Exercise requirements —
Your task is to output the data exactly as it stands.

════════

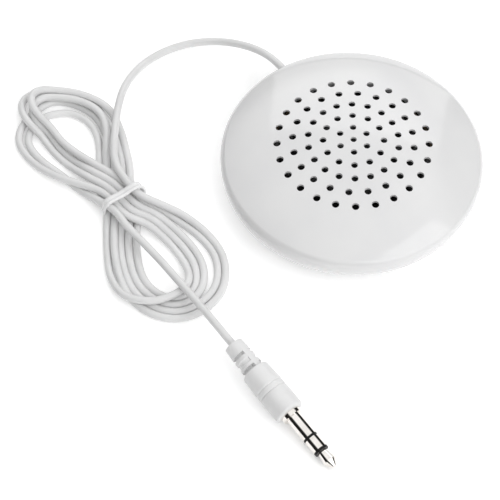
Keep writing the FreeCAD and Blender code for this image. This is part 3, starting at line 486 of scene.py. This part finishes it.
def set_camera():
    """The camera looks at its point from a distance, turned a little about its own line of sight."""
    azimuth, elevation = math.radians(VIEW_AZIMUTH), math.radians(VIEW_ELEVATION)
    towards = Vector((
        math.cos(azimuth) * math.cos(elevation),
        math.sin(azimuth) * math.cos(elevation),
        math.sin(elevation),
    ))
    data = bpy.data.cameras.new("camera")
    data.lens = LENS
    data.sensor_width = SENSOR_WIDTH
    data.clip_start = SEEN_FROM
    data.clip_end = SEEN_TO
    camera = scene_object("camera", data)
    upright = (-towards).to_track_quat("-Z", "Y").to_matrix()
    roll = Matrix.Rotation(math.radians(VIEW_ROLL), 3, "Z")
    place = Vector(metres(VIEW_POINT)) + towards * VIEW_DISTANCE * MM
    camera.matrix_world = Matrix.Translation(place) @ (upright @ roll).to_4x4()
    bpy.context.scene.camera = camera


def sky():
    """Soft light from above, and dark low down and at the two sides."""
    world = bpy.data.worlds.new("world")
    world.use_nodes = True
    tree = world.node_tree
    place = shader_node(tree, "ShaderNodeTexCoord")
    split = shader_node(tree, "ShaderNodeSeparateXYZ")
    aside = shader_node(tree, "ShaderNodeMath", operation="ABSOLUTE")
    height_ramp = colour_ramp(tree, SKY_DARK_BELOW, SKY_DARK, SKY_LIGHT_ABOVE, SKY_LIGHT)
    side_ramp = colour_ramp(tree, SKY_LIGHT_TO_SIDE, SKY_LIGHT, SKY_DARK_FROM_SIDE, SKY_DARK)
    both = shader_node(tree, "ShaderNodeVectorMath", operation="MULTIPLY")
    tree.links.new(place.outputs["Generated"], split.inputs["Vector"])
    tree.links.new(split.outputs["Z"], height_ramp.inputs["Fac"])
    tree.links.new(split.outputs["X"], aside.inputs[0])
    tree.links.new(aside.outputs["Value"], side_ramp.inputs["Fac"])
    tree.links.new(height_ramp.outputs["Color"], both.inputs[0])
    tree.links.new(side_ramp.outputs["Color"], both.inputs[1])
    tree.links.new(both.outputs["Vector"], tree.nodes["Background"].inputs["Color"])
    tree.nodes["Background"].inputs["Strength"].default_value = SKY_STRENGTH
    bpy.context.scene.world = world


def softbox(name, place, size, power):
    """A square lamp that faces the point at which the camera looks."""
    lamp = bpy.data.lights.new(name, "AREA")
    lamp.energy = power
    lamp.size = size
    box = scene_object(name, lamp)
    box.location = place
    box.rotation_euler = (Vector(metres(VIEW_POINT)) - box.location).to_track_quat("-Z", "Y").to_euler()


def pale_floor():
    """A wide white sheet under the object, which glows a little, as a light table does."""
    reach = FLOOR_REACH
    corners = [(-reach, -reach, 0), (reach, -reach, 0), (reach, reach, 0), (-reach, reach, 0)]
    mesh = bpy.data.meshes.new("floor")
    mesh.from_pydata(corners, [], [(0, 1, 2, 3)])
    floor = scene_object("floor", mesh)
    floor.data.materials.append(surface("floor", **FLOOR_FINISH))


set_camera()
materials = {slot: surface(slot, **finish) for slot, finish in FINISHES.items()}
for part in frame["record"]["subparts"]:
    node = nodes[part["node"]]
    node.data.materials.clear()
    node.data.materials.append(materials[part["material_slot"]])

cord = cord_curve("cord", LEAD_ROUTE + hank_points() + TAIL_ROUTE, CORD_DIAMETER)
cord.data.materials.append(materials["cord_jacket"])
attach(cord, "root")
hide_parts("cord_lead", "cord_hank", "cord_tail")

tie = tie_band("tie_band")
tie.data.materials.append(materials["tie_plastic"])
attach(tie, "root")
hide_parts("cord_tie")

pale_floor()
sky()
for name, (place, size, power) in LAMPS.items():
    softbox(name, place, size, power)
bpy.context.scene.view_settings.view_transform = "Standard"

════════

Answer to the exercise —
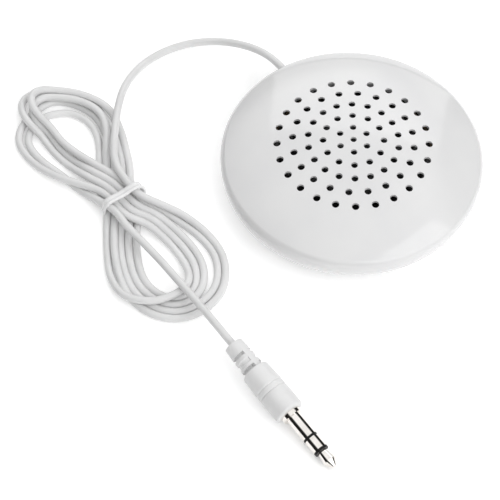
Keep writing the FreeCAD and Blender code for this image. This is part 3, starting at line 486 of scene.py. This part finishes it.
def set_camera():
    """The camera looks at its point from a distance, turned a little about its own line of sight."""
    azimuth, elevation = math.radians(VIEW_AZIMUTH), math.radians(VIEW_ELEVATION)
    towards = Vector((
        math.cos(azimuth) * math.cos(elevation),
        math.sin(azimuth) * math.cos(elevation),
        math.sin(elevation),
    ))
    data = bpy.data.cameras.new("camera")
    data.lens = LENS
    data.sensor_width = SENSOR_WIDTH
    data.clip_start = SEEN_FROM
    data.clip_end = SEEN_TO
    camera = scene_object("camera", data)
    upright = (-towards).to_track_quat("-Z", "Y").to_matrix()
    roll = Matrix.Rotation(math.radians(VIEW_ROLL), 3, "Z")
    place = Vector(metres(VIEW_POINT)) + towards * VIEW_DISTANCE * MM
    camera.matrix_world = Matrix.Translation(place) @ (upright @ roll).to_4x4()
    bpy.context.scene.camera = camera


def sky():
    """Soft light from above, and dark low down and at the two sides."""
    world = bpy.data.worlds.new("world")
    world.use_nodes = True
    tree = world.node_tree
    place = shader_node(tree, "ShaderNodeTexCoord")
    split = shader_node(tree, "ShaderNodeSeparateXYZ")
    aside = shader_node(tree, "ShaderNodeMath", operation="ABSOLUTE")
    height_ramp = colour_ramp(tree, SKY_DARK_BELOW, SKY_DARK, SKY_LIGHT_ABOVE, SKY_LIGHT)
    side_ramp = colour_ramp(tree, SKY_LIGHT_TO_SIDE, SKY_LIGHT, SKY_DARK_FROM_SIDE, SKY_DARK)
    both = shader_node(tree, "ShaderNodeVectorMath", operation="MULTIPLY")
    tree.links.new(place.outputs["Generated"], split.inputs["Vector"])
    tree.links.new(split.outputs["Z"], height_ramp.inputs["Fac"])
    tree.links.new(split.outputs["X"], aside.inputs[0])
    tree.links.new(aside.outputs["Value"], side_ramp.inputs["Fac"])
    tree.links.new(height_ramp.outputs["Color"], both.inputs[0])
    tree.links.new(side_ramp.outputs["Color"], both.inputs[1])
    tree.links.new(both.outputs["Vector"], tree.nodes["Background"].inputs["Color"])
    tree.nodes["Background"].inputs["Strength"].default_value = SKY_STRENGTH
    bpy.context.scene.world = world


def softbox(name, place, size, power):
    """A square lamp that faces the point at which the camera looks."""
    lamp = bpy.data.lights.new(name, "AREA")
    lamp.energy = power
    lamp.size = size
    box = scene_object(name, lamp)
    box.location = place
    box.rotation_euler = (Vector(metres(VIEW_POINT)) - box.location).to_track_quat("-Z", "Y").to_euler()


def pale_floor():
    """A wide white sheet under the object, which glows a little, as a light table does."""
    reach = FLOOR_REACH
    corners = [(-reach, -reach, 0), (reach, -reach, 0), (reach, reach, 0), (-reach, reach, 0)]
    mesh = bpy.data.meshes.new("floor")
    mesh.from_pydata(corners, [], [(0, 1, 2, 3)])
    floor = scene_object("floor", mesh)
    floor.data.materials.append(surface("floor", **FLOOR_FINISH))


set_camera()
materials = {slot: surface(slot, **finish) for slot, finish in FINISHES.items()}
for part in frame["record"]["subparts"]:
    node = nodes[part["node"]]
    node.data.materials.clear()
    node.data.materials.append(materials[part["material_slot"]])

cord = cord_curve("cord", LEAD_ROUTE + hank_points() + TAIL_ROUTE, CORD_DIAMETER)
cord.data.materials.append(materials["cord_jacket"])
attach(cord, "root")
hide_parts("cord_lead", "cord_hank", "cord_tail")

tie = tie_band("tie_band")
tie.data.materials.append(materials["tie_plastic"])
attach(tie, "root")
hide_parts("cord_tie")

pale_floor()
sky()
for name, (place, size, power) in LAMPS.items():
    softbox(name, place, size, power)
bpy.context.scene.view_settings.view_transform = "Standard"